**GIVEN RECORDS**
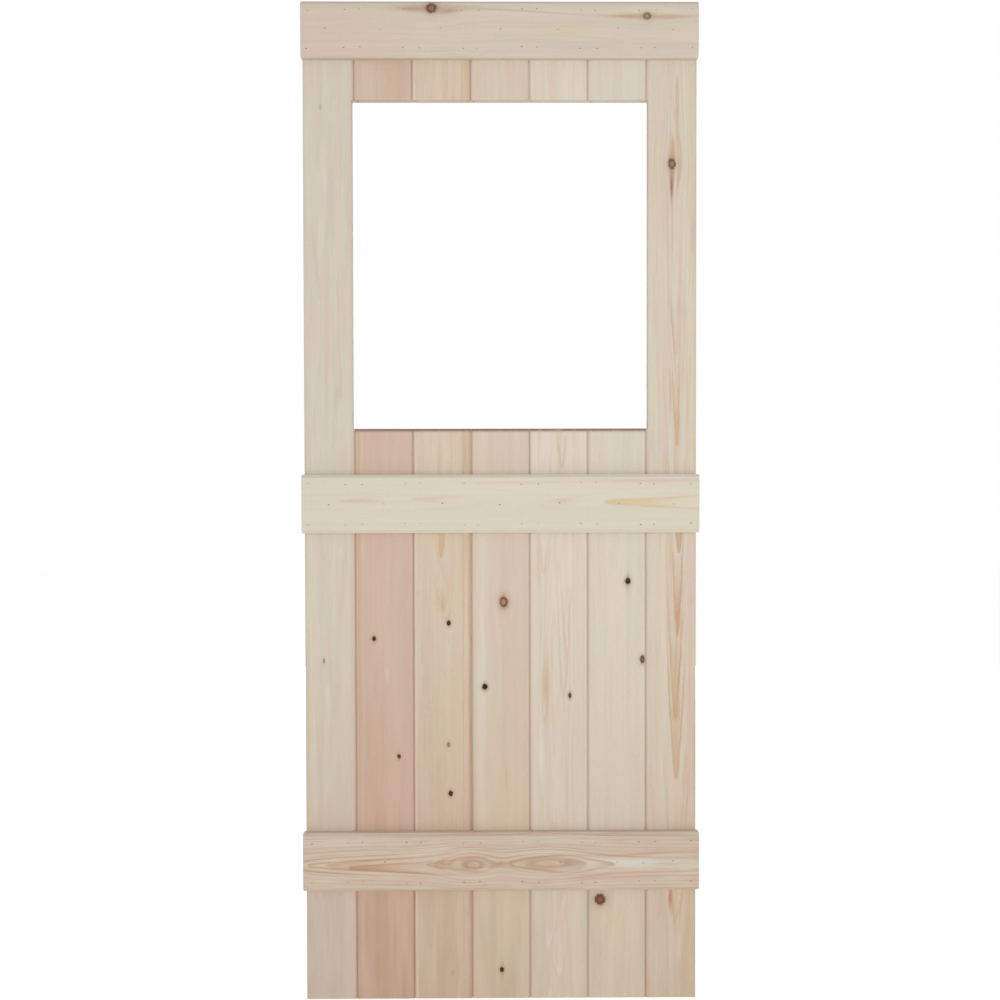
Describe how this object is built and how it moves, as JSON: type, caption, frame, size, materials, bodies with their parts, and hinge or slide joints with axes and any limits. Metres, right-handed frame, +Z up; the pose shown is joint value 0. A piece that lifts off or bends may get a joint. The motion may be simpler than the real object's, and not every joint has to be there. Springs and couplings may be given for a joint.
{
  "type": "ledged interior door leaf",
  "caption": "Ledged door leaf of tongued and grooved V-jointed softwood boards nailed to three chamfered ledges, with a rectangular window opening in its upper half.",
  "frame": {"origin": "centre of the foot: the middle of the leaf's width and of its whole depth, on the line of the board ends", "axes": "+Z up the leaf, +X to the right as seen from the ledge side, +Y from the ledge side to the plain side"},
  "size_m": [0.788, 0.04, 1.981],
  "materials": {
    "board_1": "planed bare softwood",
    "board_2": "planed bare softwood",
    "board_3": "planed bare softwood",
    "board_4": "planed bare softwood",
    "board_5": "planed bare softwood",
    "board_6": "planed bare softwood",
    "board_7": "planed bare softwood",
    "ledge_top": "planed bare softwood",
    "ledge_middle": "planed bare softwood",
    "ledge_bottom": "planed bare softwood",
    "nail_steel": "dull bright wire"
  },
  "bodies": {
    "root": {"board_1_left": "board_1", "board_2_lower": "board_2", "board_2_upper": "board_2", "board_3_lower": "board_3", "board_3_upper": "board_3", "board_4_lower": "board_4", "board_4_upper": "board_4", "board_5_lower": "board_5", "board_5_upper": "board_5", "board_6_lower": "board_6", "board_6_upper": "board_6", "board_7_right": "board_7", "ledge_top": "ledge_top", "ledge_middle": "ledge_middle", "ledge_bottom": "ledge_bottom", "nails_ledge_top": "nail_steel", "nails_ledge_middle": "nail_steel", "nails_ledge_bottom": "nail_steel"}
  },
  "joints": []
}
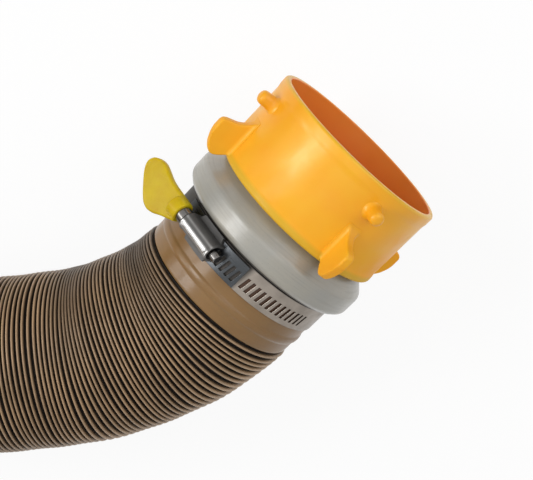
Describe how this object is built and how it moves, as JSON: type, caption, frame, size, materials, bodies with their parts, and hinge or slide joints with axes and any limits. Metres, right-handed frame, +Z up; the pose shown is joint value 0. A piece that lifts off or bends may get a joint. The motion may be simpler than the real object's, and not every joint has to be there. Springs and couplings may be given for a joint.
{
  "type": "sewer hose kit",
  "caption": "Ribbed sewer hose pushed together in a loose U, with a turning lug ring on one end, a turning bayonet ring on the other, grey couplers and worm-drive clamps with thumb keys.",
  "frame": {"origin": "centre of the lug ring's mouth", "axes": "+X out of the lug ring's mouth, along its axis; +Z up from the ground that the hose lies on; +Y towards the side that the hose turns to"},
  "size_m": [0.885, 0.4853, 0.1257],
  "materials": {
    "ring_plastic": "satin moulded, orange-yellow",
    "coupler_plastic": "matt moulded, mid grey",
    "hose_vinyl": "satin brown vinyl",
    "cuff_vinyl": "satin brown vinyl",
    "seal_rubber": "matt black",
    "spring_steel": "drawn",
    "clamp_steel": "bright rolled stainless",
    "screw_steel": "turned and plated",
    "key_plastic": "slightly translucent, yellow"
  },
  "bodies": {
    "hose": {"swivel_o_ring": "seal_rubber", "swivel_retaining_ring": "spring_steel", "coupler": "coupler_plastic", "cuff_washer": "seal_rubber", "hose_cuff": "cuff_vinyl", "clamp_band": "clamp_steel", "clamp_saddle": "clamp_steel", "clamp_housing": "clamp_steel", "hose_wall": "hose_vinyl", "far_hose_cuff": "cuff_vinyl", "far_cuff_washer": "seal_rubber", "far_coupler": "coupler_plastic", "far_o_ring": "seal_rubber", "far_retaining_ring": "spring_steel", "far_clamp_band": "clamp_steel", "far_clamp_saddle": "clamp_steel", "far_clamp_housing": "clamp_steel"},
    "swivel": {"swivel_ring": "ring_plastic"},
    "screw": {"clamp_screw": "screw_steel", "clamp_key": "key_plastic"},
    "tail": {"clamp_tail": "clamp_steel"},
    "far_swivel": {"bayonet_ring": "ring_plastic", "bayonet_seal": "seal_rubber"},
    "far_screw": {"far_clamp_screw": "screw_steel", "far_clamp_key": "key_plastic"},
    "far_tail": {"far_clamp_tail": "clamp_steel"}
  },
  "joints": [
    {"name": "swivel_turn", "type": "hinge", "parent": "hose", "child": "swivel", "pos_m": [-0.041, 0, 0], "axis": [1, 0, 0], "continuous": true},
    {"name": "screw_turn", "type": "hinge", "parent": "hose", "child": "screw", "pos_m": [-0.0742, 0.03217, 0.03834], "axis": [0, 0.766, -0.6428], "range_deg": [0, 1080]},
    {"name": "tail_slide", "type": "hinge", "parent": "hose", "child": "tail", "pos_m": [-0.0742, 0, 0], "axis": [1, 0, 0], "range_deg": [0, 11.86]},
    {"name": "far_swivel_turn", "type": "hinge", "parent": "hose", "child": "far_swivel", "pos_m": [0.47, 0.348, -0.004], "axis": [1, 0, 0], "continuous": true},
    {"name": "far_screw_turn", "type": "hinge", "parent": "hose", "child": "far_screw", "pos_m": [0.4368, 0.32685, 0.04136], "axis": [0, 0.9063, 0.4226], "range_deg": [0, 1080]},
    {"name": "far_tail_slide", "type": "hinge", "parent": "hose", "child": "far_tail", "pos_m": [0.4368, 0.348, -0.004], "axis": [1, 0, 0], "range_deg": [0, 11.86]}
  ],
  "couplings": [
    {"joint": "tail_slide", "follows": "screw_turn", "ratio": 0.010985},
    {"joint": "far_tail_slide", "follows": "far_screw_turn", "ratio": 0.010985}
  ]
}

**OBJECTIVE**
Return the entries above exactly, each one complete.

**ANSWER TO THE PROBLEM**
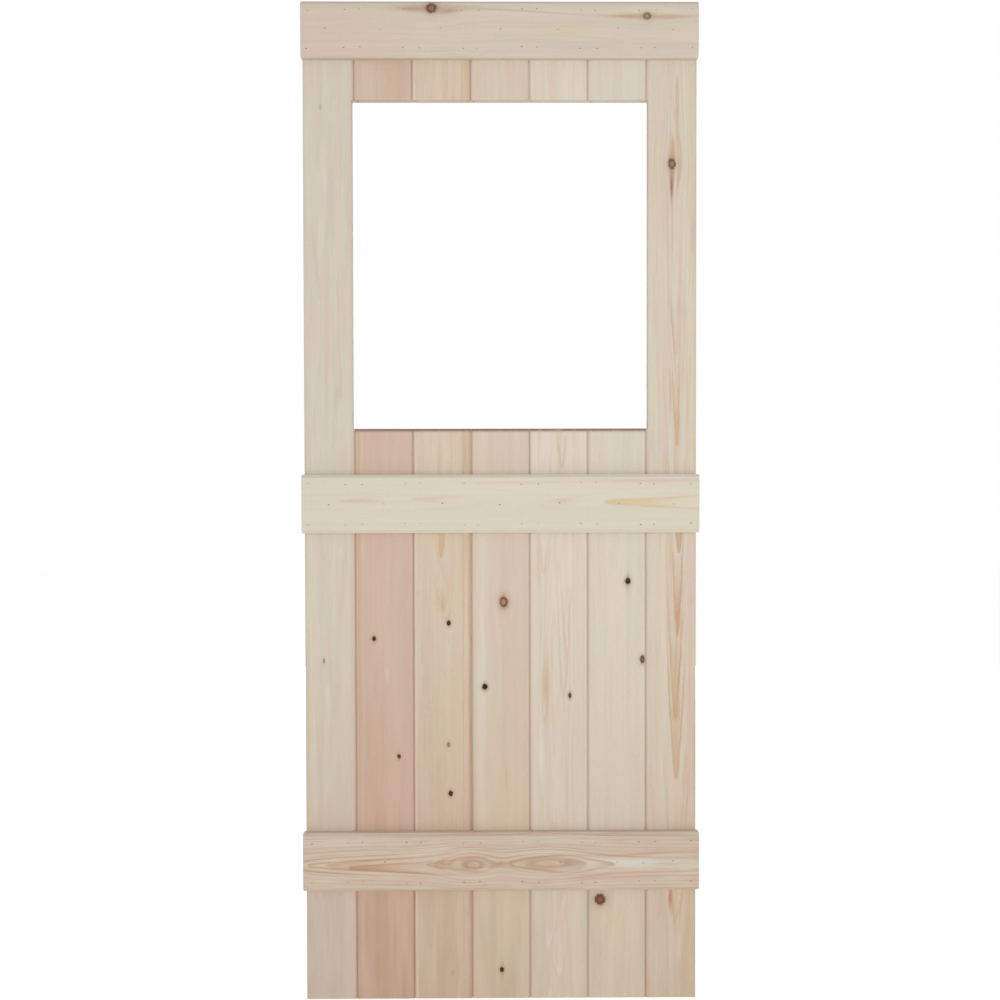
Describe how this object is built and how it moves, as JSON: type, caption, frame, size, materials, bodies with their parts, and hinge or slide joints with axes and any limits. Metres, right-handed frame, +Z up; the pose shown is joint value 0. A piece that lifts off or bends may get a joint. The motion may be simpler than the real object's, and not every joint has to be there. Springs and couplings may be given for a joint.
{
  "type": "ledged interior door leaf",
  "caption": "Ledged door leaf of tongued and grooved V-jointed softwood boards nailed to three chamfered ledges, with a rectangular window opening in its upper half.",
  "frame": {"origin": "centre of the foot: the middle of the leaf's width and of its whole depth, on the line of the board ends", "axes": "+Z up the leaf, +X to the right as seen from the ledge side, +Y from the ledge side to the plain side"},
  "size_m": [0.788, 0.04, 1.981],
  "materials": {
    "board_1": "planed bare softwood",
    "board_2": "planed bare softwood",
    "board_3": "planed bare softwood",
    "board_4": "planed bare softwood",
    "board_5": "planed bare softwood",
    "board_6": "planed bare softwood",
    "board_7": "planed bare softwood",
    "ledge_top": "planed bare softwood",
    "ledge_middle": "planed bare softwood",
    "ledge_bottom": "planed bare softwood",
    "nail_steel": "dull bright wire"
  },
  "bodies": {
    "root": {"board_1_left": "board_1", "board_2_lower": "board_2", "board_2_upper": "board_2", "board_3_lower": "board_3", "board_3_upper": "board_3", "board_4_lower": "board_4", "board_4_upper": "board_4", "board_5_lower": "board_5", "board_5_upper": "board_5", "board_6_lower": "board_6", "board_6_upper": "board_6", "board_7_right": "board_7", "ledge_top": "ledge_top", "ledge_middle": "ledge_middle", "ledge_bottom": "ledge_bottom", "nails_ledge_top": "nail_steel", "nails_ledge_middle": "nail_steel", "nails_ledge_bottom": "nail_steel"}
  },
  "joints": []
}
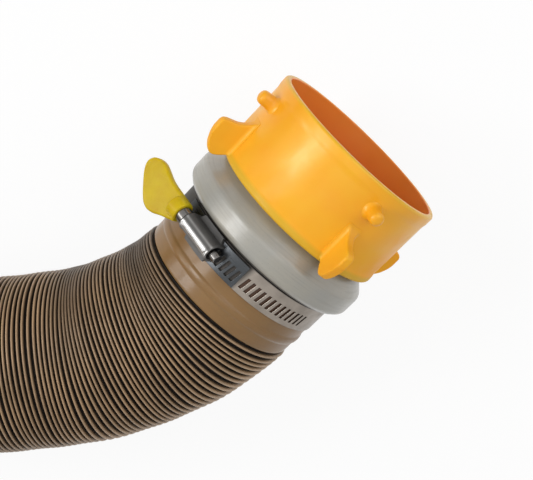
Describe how this object is built and how it moves, as JSON: type, caption, frame, size, materials, bodies with their parts, and hinge or slide joints with axes and any limits. Metres, right-handed frame, +Z up; the pose shown is joint value 0. A piece that lifts off or bends may get a joint. The motion may be simpler than the real object's, and not every joint has to be there. Springs and couplings may be given for a joint.
{
  "type": "sewer hose kit",
  "caption": "Ribbed sewer hose pushed together in a loose U, with a turning lug ring on one end, a turning bayonet ring on the other, grey couplers and worm-drive clamps with thumb keys.",
  "frame": {"origin": "centre of the lug ring's mouth", "axes": "+X out of the lug ring's mouth, along its axis; +Z up from the ground that the hose lies on; +Y towards the side that the hose turns to"},
  "size_m": [0.885, 0.4853, 0.1257],
  "materials": {
    "ring_plastic": "satin moulded, orange-yellow",
    "coupler_plastic": "matt moulded, mid grey",
    "hose_vinyl": "satin brown vinyl",
    "cuff_vinyl": "satin brown vinyl",
    "seal_rubber": "matt black",
    "spring_steel": "drawn",
    "clamp_steel": "bright rolled stainless",
    "screw_steel": "turned and plated",
    "key_plastic": "slightly translucent, yellow"
  },
  "bodies": {
    "hose": {"swivel_o_ring": "seal_rubber", "swivel_retaining_ring": "spring_steel", "coupler": "coupler_plastic", "cuff_washer": "seal_rubber", "hose_cuff": "cuff_vinyl", "clamp_band": "clamp_steel", "clamp_saddle": "clamp_steel", "clamp_housing": "clamp_steel", "hose_wall": "hose_vinyl", "far_hose_cuff": "cuff_vinyl", "far_cuff_washer": "seal_rubber", "far_coupler": "coupler_plastic", "far_o_ring": "seal_rubber", "far_retaining_ring": "spring_steel", "far_clamp_band": "clamp_steel", "far_clamp_saddle": "clamp_steel", "far_clamp_housing": "clamp_steel"},
    "swivel": {"swivel_ring": "ring_plastic"},
    "screw": {"clamp_screw": "screw_steel", "clamp_key": "key_plastic"},
    "tail": {"clamp_tail": "clamp_steel"},
    "far_swivel": {"bayonet_ring": "ring_plastic", "bayonet_seal": "seal_rubber"},
    "far_screw": {"far_clamp_screw": "screw_steel", "far_clamp_key": "key_plastic"},
    "far_tail": {"far_clamp_tail": "clamp_steel"}
  },
  "joints": [
    {"name": "swivel_turn", "type": "hinge", "parent": "hose", "child": "swivel", "pos_m": [-0.041, 0, 0], "axis": [1, 0, 0], "continuous": true},
    {"name": "screw_turn", "type": "hinge", "parent": "hose", "child": "screw", "pos_m": [-0.0742, 0.03217, 0.03834], "axis": [0, 0.766, -0.6428], "range_deg": [0, 1080]},
    {"name": "tail_slide", "type": "hinge", "parent": "hose", "child": "tail", "pos_m": [-0.0742, 0, 0], "axis": [1, 0, 0], "range_deg": [0, 11.86]},
    {"name": "far_swivel_turn", "type": "hinge", "parent": "hose", "child": "far_swivel", "pos_m": [0.47, 0.348, -0.004], "axis": [1, 0, 0], "continuous": true},
    {"name": "far_screw_turn", "type": "hinge", "parent": "hose", "child": "far_screw", "pos_m": [0.4368, 0.32685, 0.04136], "axis": [0, 0.9063, 0.4226], "range_deg": [0, 1080]},
    {"name": "far_tail_slide", "type": "hinge", "parent": "hose", "child": "far_tail", "pos_m": [0.4368, 0.348, -0.004], "axis": [1, 0, 0], "range_deg": [0, 11.86]}
  ],
  "couplings": [
    {"joint": "tail_slide", "follows": "screw_turn", "ratio": 0.010985},
    {"joint": "far_tail_slide", "follows": "far_screw_turn", "ratio": 0.010985}
  ]
}